Putting the statute, commentary, and Jatin together, the current legal position can be summarised as follows:

  1. Growing any cannabis plant is illegal (without licence)
    • Even a few plants in pots on your terrace or balcony fall under “cultivation of cannabis plant” and are punishable under Section 20(a)(i) NDPS.
    • The plant need not have flowers; it is enough that it is a plant of the genus Cannabis.
  2. Bhang is not the same as ganja or charas
    • NDPS criminalises resin and flowering tops, not leaves and seeds alone.
    • That is why bhang (leaf-based preparation) can be allowed by states under their own laws.
  3. Legality of bhang is state-specific
    • Some states license bhang shops; others restrict or prohibit it.
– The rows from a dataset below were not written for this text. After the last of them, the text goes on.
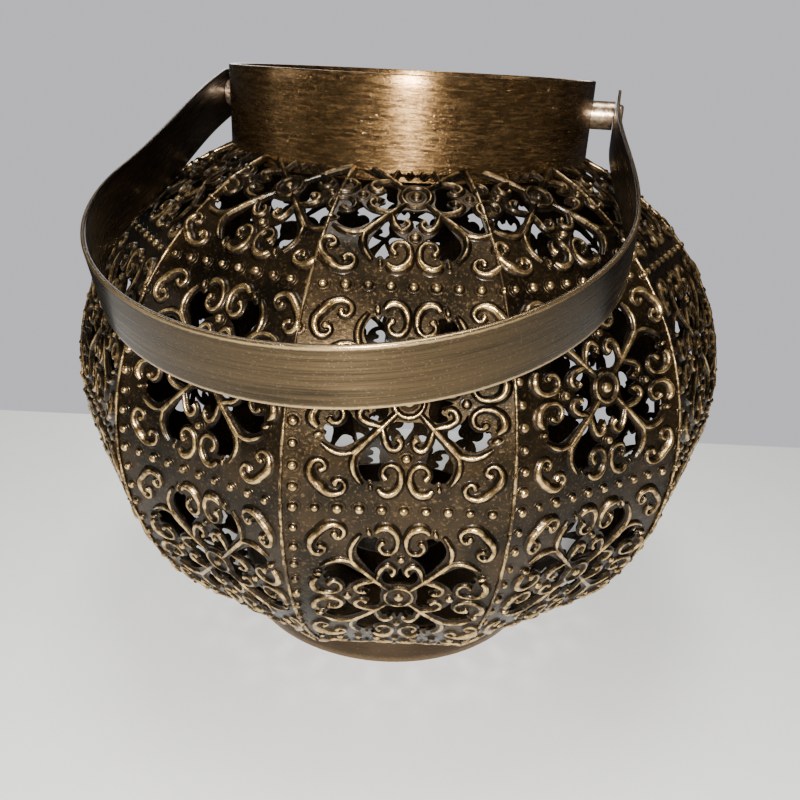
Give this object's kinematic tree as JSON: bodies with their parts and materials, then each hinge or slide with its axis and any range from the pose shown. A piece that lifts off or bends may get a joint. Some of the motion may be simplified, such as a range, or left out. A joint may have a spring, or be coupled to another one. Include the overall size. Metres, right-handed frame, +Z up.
{
  "type": "candle lantern",
  "caption": "Globe-shaped candle lantern of pierced and embossed metal panels, with a plain collar, a ring base, a candle cup inside and a swinging strap bail.",
  "frame": {"origin": "centre of the base ring's lower face, where the lantern stands", "axes": "+Z up along the globe's axis; the bail's pivot axis lies along X; at rest the bail lies forward, towards -Y"},
  "size_m": [0.1874, 0.2108, 0.1612],
  "materials": {
    "antique_sheet": "dark antique bronze, lacquered, rubbed gold on the raised work",
    "rubbed_solder": "solder ridges rubbed to bright gold",
    "polished_copper": "glossy brushed copper-bronze",
    "bronze_ring": "satin brown bronze, lower edge worn to gold",
    "brushed_brass": "satin brushed brown brass, edges rubbed gold",
    "copper_fittings": "bright copper"
  },
  "bodies": {
    "lantern_body": {"panel_01": "antique_sheet", "panel_02": "antique_sheet", "panel_03": "antique_sheet", "panel_04": "antique_sheet", "panel_05": "antique_sheet", "panel_06": "antique_sheet", "panel_07": "antique_sheet", "panel_08": "antique_sheet", "panel_09": "antique_sheet", "panel_10": "antique_sheet", "panel_11": "antique_sheet", "panel_12": "antique_sheet", "seam_solder": "rubbed_solder", "collar": "polished_copper", "base_ring": "bronze_ring", "floor_plate": "antique_sheet", "candle_cup": "antique_sheet", "right_pivot_rivet": "copper_fittings", "left_pivot_rivet": "copper_fittings", "right_spacer_bush": "copper_fittings", "left_spacer_bush": "copper_fittings", "right_backing_washer": "copper_fittings", "left_backing_washer": "copper_fittings"},
    "bail": {"bail_handle": "brushed_brass"}
  },
  "joints": [
    {"name": "bail_swing", "type": "hinge", "parent": "lantern_body", "child": "bail", "pos_m": [0, 0, 0.15309], "axis": [-1, 0, 0], "range_deg": [0, 214]}
  ]
}
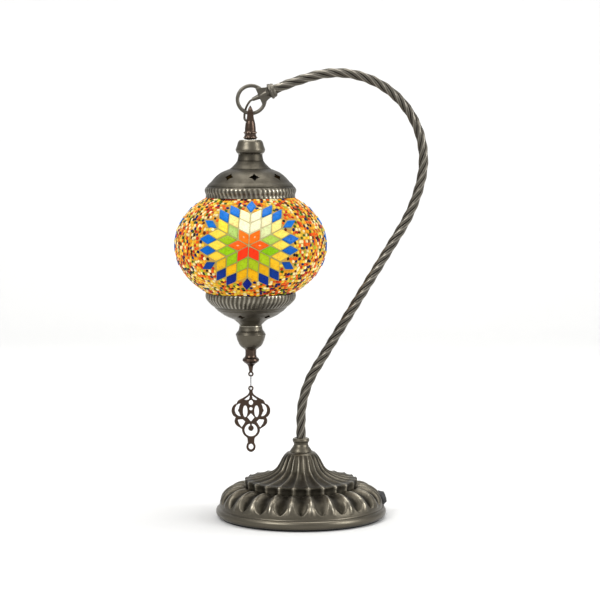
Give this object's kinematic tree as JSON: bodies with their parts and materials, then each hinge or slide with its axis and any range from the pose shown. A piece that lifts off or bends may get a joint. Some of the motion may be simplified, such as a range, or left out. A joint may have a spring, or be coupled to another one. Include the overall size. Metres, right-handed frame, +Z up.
{
  "type": "mosaic glass table lamp",
  "caption": "Turkish style table lamp: fluted brass base, twisted swan neck with a ring, and a mosaic glass globe that hangs from it with a filigree pendant below.",
  "frame": {"origin": "middle of the foot, on the surface the lamp stands on", "axes": "+Z up; -X towards the globe, which hangs beside the stem; -Y is the front that the picture shows"},
  "size_m": [0.2166, 0.1464, 0.3842],
  "materials": {
    "antique_brass": "aged, satin",
    "neck_bronze": "aged, polished crests",
    "copper_brown": "dark copper plating",
    "steel": "zinc plated",
    "cast_iron": "raw",
    "felt": "felt",
    "black_plastic": "matt",
    "porcelain": "glazed",
    "lead_cover": "matt",
    "contact_brass": "plain",
    "bulb_metal": "spun",
    "bulb_glass": "clear",
    "led_filament": "glowing",
    "clear_glass": "blown",
    "grout": "matt",
    "seed_beads": "glass beads",
    "red_glass": "cut glass",
    "green_glass": "cut glass",
    "yellow_glass": "cut glass",
    "blue_glass": "cut glass",
    "thread": "twisted thread"
  },
  "bodies": {
    "stand": {"base_shell": "antique_brass", "base_weight": "cast_iron", "base_plate": "steel", "felt_pad": "felt", "plate_screws": "steel", "cable_grommet": "black_plastic", "connector_block": "porcelain", "stem_nipple": "steel", "stem_washer": "steel", "stem_nut": "steel", "stem_collar": "antique_brass", "swan_neck": "neck_bronze", "neck_lead": "lead_cover", "arm_end": "neck_bronze"},
    "hanger": {"hanger": "copper_brown", "ring_lead": "lead_cover"},
    "shade": {"drop_lead": "lead_cover", "shade_nipple": "steel", "top_nut": "antique_brass", "top_cap": "antique_brass", "cap_washer": "steel", "cap_nut": "steel", "top_clips": "steel", "lamp_holder": "black_plastic", "holder_sleeve": "contact_brass", "bulb_cap": "bulb_metal", "bulb_glass": "bulb_glass", "bulb_stem": "bulb_glass", "bulb_filaments": "led_filament", "glass_globe": "clear_glass", "grout_layer": "grout", "bead_layer": "seed_beads", "red_tiles": "red_glass", "green_tiles": "green_glass", "yellow_tiles": "yellow_glass", "blue_tiles": "blue_glass", "bottom_cap": "antique_brass", "bottom_clips": "steel", "bottom_nut": "antique_brass", "finial": "copper_brown", "finial_screw": "steel"},
    "thread": {"pendant_thread": "thread"},
    "pendant": {"pendant_loop": "thread", "pendant": "copper_brown"}
  },
  "joints": [
    {"name": "hanger_swing", "type": "hinge", "parent": "stand", "child": "hanger", "pos_m": [-0.043, 0, 0.34615], "axis": [1, 0, 0], "range_deg": [-45, 45], "deforming": ["ring_lead"]},
    {"name": "shade_turn", "type": "hinge", "parent": "hanger", "child": "shade", "pos_m": [-0.043, 0, 0.3], "axis": [0, 0, 1], "range_deg": [-90, 90]},
    {"name": "thread_swing", "type": "hinge", "parent": "shade", "child": "thread", "pos_m": [-0.043, 0, 0.1217], "axis": [1, 0, 0], "range_deg": [-60, 60]},
    {"name": "pendant_turn", "type": "hinge", "parent": "thread", "child": "pendant", "pos_m": [-0.043, 0, 0.115], "axis": [0, 0, 1], "range_deg": [-180, 180]}
  ]
}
Before dealing in bhang commercially, one must examine the relevant state excise laws and notifications.
  4. For possession cases, “ganja” still requires flowering tops
    • Courts have previously held that leaves and stems alone are not “ganja”, which is consistent with the statutory definition.
    • In Jatin, the Court leaves this aspect to be decided at trial on evidence, but it separates that question from the cultivation offence.
  5. High Courts will rarely quash NDPS cultivation cases at the threshold
    • If the complaint, on its face, shows that the accused was consciously growing cannabis plants, courts are reluctant to use Section 528 BNSS / 482 CrPC to quash proceedings.
  6. Narrow exceptions exist under Section 14 NDPS
    • The Central or State Government can permit cannabis cultivation for industrial fibre, seeds, or medical research. States like Uttarakhand, UP, Himachal Pradesh and MP have permitted industrial hemp under this window, and institutions like CSIR have licences for medical research.
    Outside these licensed frameworks, personal cultivation remains illegal.
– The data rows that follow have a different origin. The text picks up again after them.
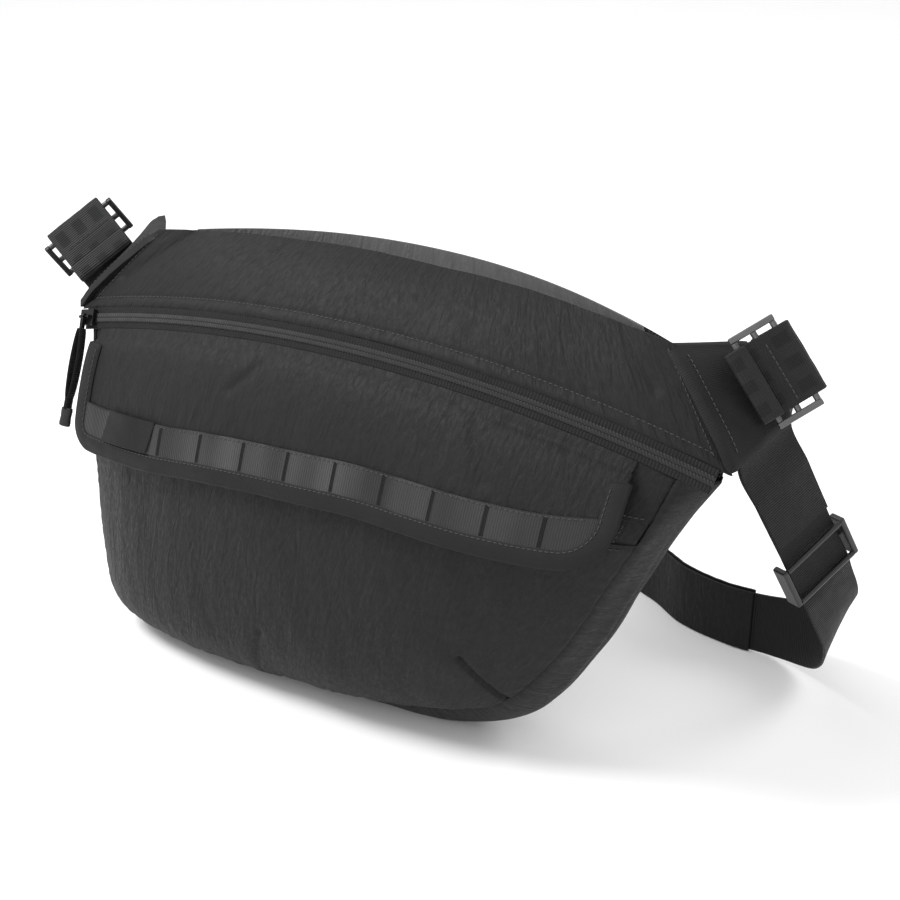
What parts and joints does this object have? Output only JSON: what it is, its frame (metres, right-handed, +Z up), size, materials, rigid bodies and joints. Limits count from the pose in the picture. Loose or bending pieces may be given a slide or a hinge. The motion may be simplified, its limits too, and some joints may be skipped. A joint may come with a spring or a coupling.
{
  "type": "sling bag",
  "caption": "Cross-body sling bag with a curved main zip, a flapped front pocket, a rear slip pocket and an adjustable webbing strap.",
  "frame": {"origin": "on the flat underside of the bag, below the middle of its main zip", "axes": "+Z up, -Y out of the front panel, +X to the right as the front is seen"},
  "size_m": [0.5118, 0.2933, 0.2694],
  "materials": {
    "shell_fabric": "crinkled woven nylon, dull sheen",
    "binding": "plain weave tape",
    "webbing": "ribbed webbing, satin",
    "thread": "sewing thread",
    "label": "smooth blank woven label",
    "air_mesh": "spacer mesh",
    "foam": "closed-cell foam",
    "grey_lining": "plain grey lining",
    "lining": "plain lining",
    "wing_fabric": "ribbed heavy fabric",
    "metal": "satin metal",
    "metal_black": "black painted metal",
    "buckle_plastic": "satin moulded plastic",
    "zip_tape": "woven zip tape",
    "zip_coil": "nylon coil",
    "pull_cord": "braided cord",
    "pull_grip": "moulded grip"
  },
  "bodies": {
    "bag": {"gusset": "shell_fabric", "front_panel_lower": "shell_fabric", "front_panel_upper": "shell_fabric", "yoke_panel": "shell_fabric", "flap_root": "shell_fabric", "pocket_zip_end_tab": "binding", "back_panel": "air_mesh", "back_foam": "foam", "rear_pocket_lining": "grey_lining", "main_lining": "lining", "front_pocket_lining": "lining", "front_seam_binding": "binding", "back_seam_binding": "binding", "wing_right": "wing_fabric", "wing_left": "wing_fabric", "tab_right": "webbing", "tab_left": "webbing", "tab_hem_right": "webbing", "tab_hem_left": "webbing", "zip_tape_upper": "zip_tape", "zip_tape_lower": "zip_tape", "zip_coil": "zip_coil", "pocket_zip_tapes": "zip_tape", "pocket_zip_coil": "zip_coil", "shoulder_strap": "webbing", "strap_return": "webbing", "strap_sleeve": "shell_fabric"},
    "zip_slider": {"zip_slider": "metal_black"},
    "zip_pull": {"zip_pull_link": "metal_black", "zip_pull_cord": "pull_cord", "zip_pull_grip": "pull_grip"},
    "pocket_slider": {"pocket_zip_slider": "metal_black"},
    "flap": {"flap_shell": "shell_fabric", "flap_binding": "binding", "flap_webbing": "webbing", "flap_bartacks": "thread", "flap_label": "label"},
    "left_buckle": {"buckle_left": "buckle_plastic"},
    "right_buckle": {"buckle_right": "metal"},
    "tri_glide": {"tri_glide": "buckle_plastic"}
  },
  "joints": [
    {"name": "main_zip_slide", "type": "hinge", "parent": "bag", "child": "zip_slider", "pos_m": [0, 0.22255, -0.55265], "axis": [0, 0.9487, 0.3162], "range_deg": [0, 29.71], "deforming": ["zip_pull_cord", "zip_pull_grip"]},
    {"name": "zip_pull_swing", "type": "hinge", "parent": "zip_slider", "child": "zip_pull", "pos_m": [-0.21031, -0.02769, 0.19968], "axis": [-1, 0, 0], "range_deg": [-3, 120]},
    {"name": "pocket_zip_slide", "type": "hinge", "parent": "bag", "child": "pocket_slider", "pos_m": [0.0084, 0.59786, -0.13981], "axis": [-0.0564, 0.4206, 0.9055], "range_deg": [0, 25.31]},
    {"name": "flap_lift", "type": "hinge", "parent": "bag", "child": "flap", "pos_m": [0, -0.0485, 0.203], "axis": [-1, 0, 0], "range_deg": [0, 150]},
    {"name": "left_buckle_swing", "type": "hinge", "parent": "bag", "child": "left_buckle", "pos_m": [-0.24951, 0.01136, 0.24025], "axis": [0.5012, 0.6472, 0.5744], "range_deg": [-6, 60]},
    {"name": "right_buckle_slide", "type": "slide", "parent": "bag", "child": "right_buckle", "axis": [0.5925, 0.6528, 0.472], "range_m": [-0.003, 0.004]},
    {"name": "tri_glide_slide", "type": "slide", "parent": "bag", "child": "tri_glide", "axis": [0.2078, 0.4375, -0.8749], "range_m": [-0.008, 0.008]}
  ]
}
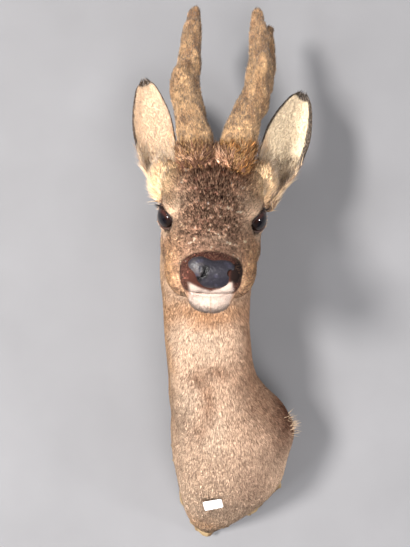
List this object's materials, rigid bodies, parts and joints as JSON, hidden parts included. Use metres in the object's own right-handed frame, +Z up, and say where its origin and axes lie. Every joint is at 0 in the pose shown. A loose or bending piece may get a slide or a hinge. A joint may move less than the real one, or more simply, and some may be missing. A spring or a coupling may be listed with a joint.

8. Conclusion: Clear statutory text, stricter judicial reading

The NDPS Act already gave a strict framework. What Kerala High Court’s 2025 judgment in Jatin v. State of Kerala does is:

  • Reaffirm that “cannabis plant” is a broad category – any plant of the genus Cannabis, irrespective of stage of growth.
  • Confirm that cultivation is medium-neutral – it does not matter if the plant is in a pot, backyard, farm or terrace.
  • Separate cultivation offences from ganja possession offences, making it harder for accused persons to rely on technical arguments about flowering tops at the quashing stage.

For lawyers, policy researchers and law students, Jatin is now a leading authority on:

(a) the meaning of “cannabis plant” in Section 2(iv);
(b) the scope of “cultivate” in Sections 8(b) and 20(a); and
(c) the approach to be taken when considering quashing of NDPS cultivation cases under Section 528 BNSS / 482 CrPC.

In short, Indian law is very clear and very strict:

  • Bhang (leaves/seeds) may be sold only under state licence,
  • but any cultivation of a cannabis plant – even one sapling in a flower pot – is an NDPS offence.

Jatin v. State of Kerala cements this position and is now a vital reference for future position on the matter.